## [Data section]
▬▬▬▬▬▬▬▬▬▬

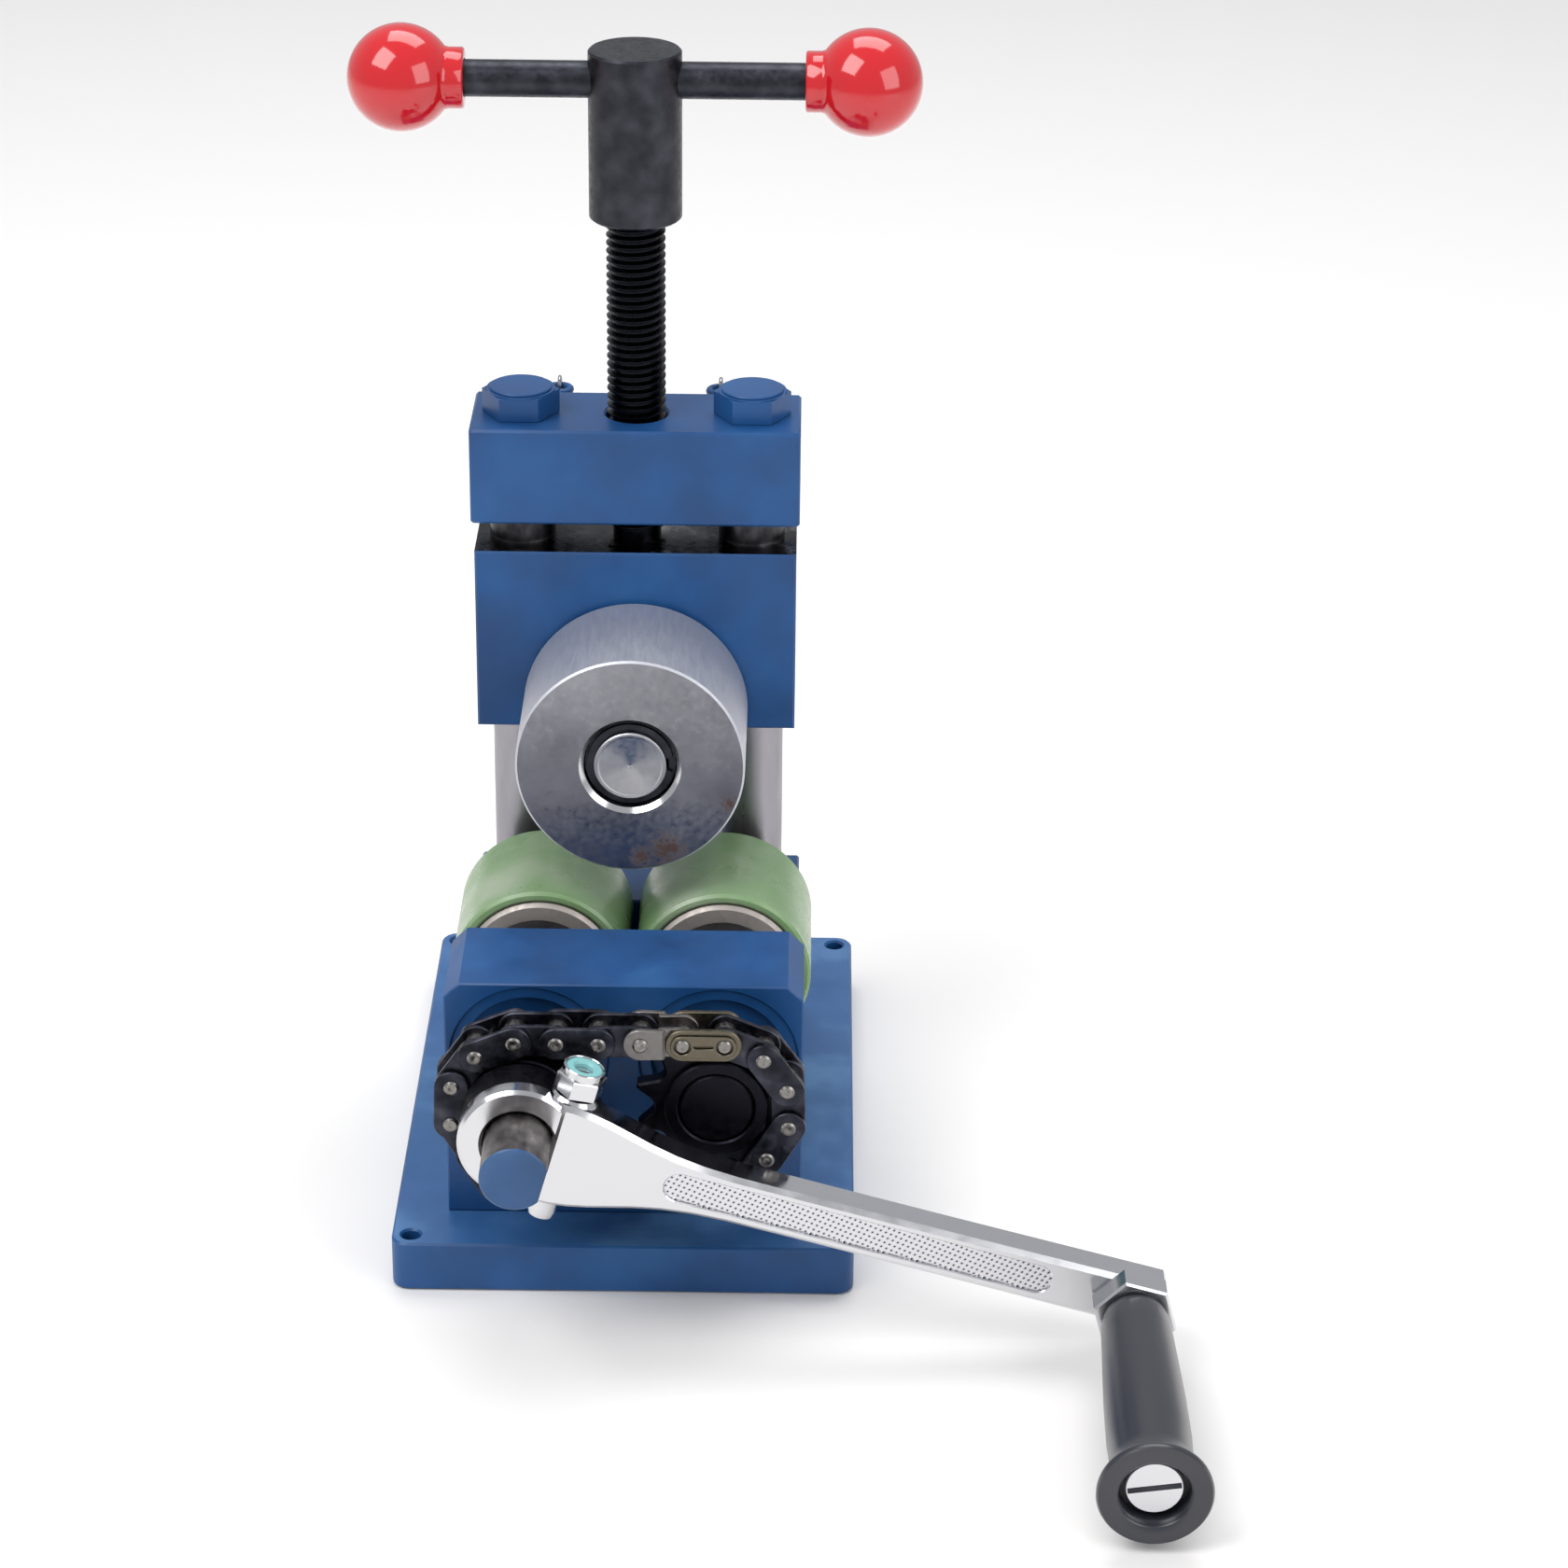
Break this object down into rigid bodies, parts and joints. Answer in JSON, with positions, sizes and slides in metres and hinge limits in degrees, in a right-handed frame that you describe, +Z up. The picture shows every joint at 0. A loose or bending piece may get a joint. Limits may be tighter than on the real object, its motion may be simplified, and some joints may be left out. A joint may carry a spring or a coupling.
{
  "type": "ring bending machine",
  "caption": "Hand cranked bench roller that bends strip and wire into rings: a steel roller pressed down by a T-handled screw over chain-linked urethane rollers",
  "frame": {"origin": "centre of the base plate's footprint, on the plane under the base", "axes": "+X to the operator's right, +Y away from the operator towards the columns, +Z up; the crank and chain are at -Y"},
  "size_m": [0.1963, 0.2597, 0.2724],
  "materials": {
    "base_plate": "blue spray enamel over steel",
    "chain_connecting_link": "black oxide on steel",
    "chain_offset_link": "black oxide on steel",
    "chain_run": "black oxide on steel",
    "chain_spring_clip": "black oxide on steel",
    "cotter_nut": "bright plating",
    "cotter_pin": "bright plating",
    "crank_arm": "bright plating",
    "front_bearing_block": "blue spray enamel over steel",
    "front_block_screw_left": "black oxide on steel",
    "front_block_screw_right": "black oxide on steel",
    "grip": "moulded dark grey plastic",
    "grip_spindle": "bright plating",
    "left_end_bolt": "black oxide on steel",
    "left_front_bearing": "machined steel",
    "left_guide_column": "machined steel",
    "left_knob": "moulded red plastic",
    "left_lower_spring_eye": "machined steel",
    "left_rear_bearing": "machined steel",
    "left_retaining_ring": "black oxide on steel",
    "left_return_spring": "machined steel",
    "left_roller_core": "machined steel",
    "left_roller_sleeve": "translucent green urethane",
    "left_shaft": "machined steel",
    "left_shaft_collar": "black oxide on steel",
    "left_sprocket": "black oxide on steel",
    "left_top_bolt": "blue spray enamel over steel",
    "left_upper_spring_eye": "blue spray enamel over steel",
    "press_screw": "black oxide on steel",
    "rear_block_screw_left": "black oxide on steel",
    "rear_block_screw_right": "black oxide on steel",
    "rear_column_block": "blue spray enamel over steel",
    "right_end_bolt": "black oxide on steel",
    "right_front_bearing": "machined steel",
    "right_guide_column": "machined steel",
    "right_knob": "moulded red plastic",
    "right_lower_spring_eye": "machined steel",
    "right_rear_bearing": "machined steel",
    "right_retaining_ring": "black oxide on steel",
    "right_return_spring": "machined steel",
    "right_roller_core": "machined steel",
    "right_roller_sleeve": "translucent green urethane",
    "right_shaft": "machined steel",
    "right_shaft_collar": "black oxide on steel",
    "right_sprocket": "black oxide on steel",
    "right_top_bolt": "blue spray enamel over steel",
    "right_upper_spring_eye": "blue spray enamel over steel",
    "screw_hub": "black oxide on steel",
    "slide_block": "blue spray enamel over steel",
    "spindle_hex": "bright plating",
    "thrust_pad": "plain bearing metal",
    "tommy_bar": "black oxide on steel",
    "top_block": "blue spray enamel over steel",
    "upper_roller": "machined steel",
    "upper_roller_bush": "plain bearing metal",
    "upper_roller_shaft": "machined steel",
    "upper_shaft_circlip": "black oxide on steel",
    "upper_shaft_nut": "black oxide on steel"
  },
  "bodies": {
    "frame": {"base_plate": "base_plate", "chain_connecting_link": "chain_connecting_link", "chain_offset_link": "chain_offset_link", "chain_run": "chain_run", "chain_spring_clip": "chain_spring_clip", "front_bearing_block": "front_bearing_block", "front_block_screw_left": "front_block_screw_left", "front_block_screw_right": "front_block_screw_right", "left_front_bearing": "left_front_bearing", "left_guide_column": "left_guide_column", "left_rear_bearing": "left_rear_bearing", "left_retaining_ring": "left_retaining_ring", "left_return_spring": "left_return_spring", "left_top_bolt": "left_top_bolt", "left_upper_spring_eye": "left_upper_spring_eye", "rear_block_screw_left": "rear_block_screw_left", "rear_block_screw_right": "rear_block_screw_right", "rear_column_block": "rear_column_block", "right_front_bearing": "right_front_bearing", "right_guide_column": "right_guide_column", "right_rear_bearing": "right_rear_bearing", "right_retaining_ring": "right_retaining_ring", "right_return_spring": "right_return_spring", "right_top_bolt": "right_top_bolt", "right_upper_spring_eye": "right_upper_spring_eye", "top_block": "top_block"},
    "carriage": {"left_lower_spring_eye": "left_lower_spring_eye", "right_lower_spring_eye": "right_lower_spring_eye", "slide_block": "slide_block", "thrust_pad": "thrust_pad", "upper_roller_shaft": "upper_roller_shaft", "upper_shaft_circlip": "upper_shaft_circlip", "upper_shaft_nut": "upper_shaft_nut"},
    "upper_roller": {"upper_roller": "upper_roller", "upper_roller_bush": "upper_roller_bush"},
    "press_screw": {"press_screw": "press_screw", "screw_hub": "screw_hub", "tommy_bar": "tommy_bar", "left_knob": "left_knob", "right_knob": "right_knob"},
    "crank": {"left_shaft": "left_shaft", "left_roller_core": "left_roller_core", "left_roller_sleeve": "left_roller_sleeve", "left_shaft_collar": "left_shaft_collar", "left_end_bolt": "left_end_bolt", "left_sprocket": "left_sprocket", "crank_arm": "crank_arm", "cotter_pin": "cotter_pin", "cotter_nut": "cotter_nut", "grip_spindle": "grip_spindle", "spindle_hex": "spindle_hex"},
    "grip": {"grip": "grip"},
    "driven_roller": {"right_shaft": "right_shaft", "right_roller_core": "right_roller_core", "right_roller_sleeve": "right_roller_sleeve", "right_shaft_collar": "right_shaft_collar", "right_end_bolt": "right_end_bolt", "right_sprocket": "right_sprocket"}
  },
  "joints": [
    {"name": "screw_turn", "type": "hinge", "parent": "carriage", "child": "press_screw", "pos_m": [0, 0.0288, 0.2], "axis": [0, 0, 1], "range_deg": [-2052, 1170]},
    {"name": "carriage_slide", "type": "slide", "parent": "frame", "child": "carriage", "axis": [0, 0, 1], "range_m": [-0.0114, 0.0065], "deforming": ["left_return_spring", "right_return_spring"]},
    {"name": "upper_roller_turn", "type": "hinge", "parent": "carriage", "child": "upper_roller", "pos_m": [0, -0.0032, 0.1082], "axis": [0, 1, 0], "continuous": true},
    {"name": "crank_turn", "type": "hinge", "parent": "frame", "child": "crank", "pos_m": [-0.022, -0.079, 0.0535], "axis": [0, 1, 0], "continuous": true, "deforming": ["chain_connecting_link", "chain_offset_link", "chain_run", "chain_spring_clip"]},
    {"name": "driven_roller_turn", "type": "hinge", "parent": "frame", "child": "driven_roller", "pos_m": [0.022, -0.079, 0.0535], "axis": [0, 1, 0], "continuous": true},
    {"name": "grip_turn", "type": "hinge", "parent": "crank", "child": "grip", "pos_m": [0.11718, -0.149, 0.01464], "axis": [0, 1, 0], "continuous": true}
  ],
  "couplings": [
    {"joint": "carriage_slide", "follows": "screw_turn", "m_per_rad": 0.00031831},
    {"joint": "driven_roller_turn", "follows": "crank_turn", "ratio": 1}
  ]
}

▬▬▬▬▬▬▬▬▬▬

## [Aim of the task]
Write down only how many lines in the listing contain the word "bodies".

## [Problem solution]
2